In each of them, in the Pittsburgh community, and in all of you, I see, and I feel, ripples of resolve and hope.

We must continue to cultivate, harness, and amplify this work – your work. It is only at the nexus of all of these efforts that currents are built, and tangible, life-saving progress is made for communities and for vulnerable populations across our country.

Partnership is fundamental to the security of our homeland, to our work combatting domestic terrorism, to our work combatting anti-Semitism, and to the mission of safety and security for all.

That partnership is not only needed to achieve the outcomes for which we work – it is also a matter of principle. We must remember and abide by the principle that both guides us and binds us together: that when one community is targeted for violence, we are all the victims.
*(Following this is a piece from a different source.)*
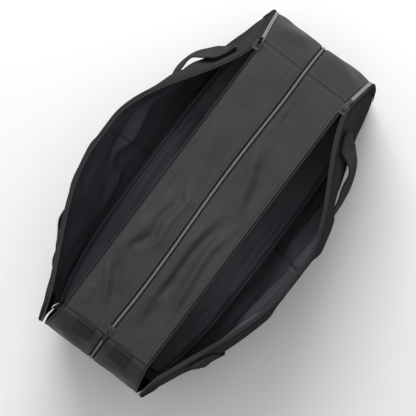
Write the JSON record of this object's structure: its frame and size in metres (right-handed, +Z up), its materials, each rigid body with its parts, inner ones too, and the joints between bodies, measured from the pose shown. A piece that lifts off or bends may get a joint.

Convenings like the Eradicate Hate Global Summit are essential to facilitating those partnerships. I thank you all for bringing your time, expertise, and experience to this Summit. I am especially grateful to President Charles Moellenberg, and co-chairs Laura Ellsworth and Mark Nordenberg, for hosting us. The Department of Homeland Security is incredibly proud to be your partner, and your friend.

I close my remarks this afternoon by acknowledging that, while there will be many days ahead like this one and like those I just described – moments of commemoration and purpose – there will be just as many, if not more, days of disappointment and grief. Days where your resolve will feel empty, and hope will feel lost.

Time will not heal all wounds.

But no survivor is ever alone in their frustration, and it is through our connections to one another, to each other, that this sense of mission, pride, and peace can be restored, and the ability to again be a ripple of resolve and hope is renewed.

That is also why convenings such as this, and the individual connections made here, are so very important.

Thank you all for being here today. Thank you for your individual, and your collaborative, work to honor the victims of hate, defeat the forces of fear, and build a more tolerant, secure future. And thank you for the honor of speaking with you today.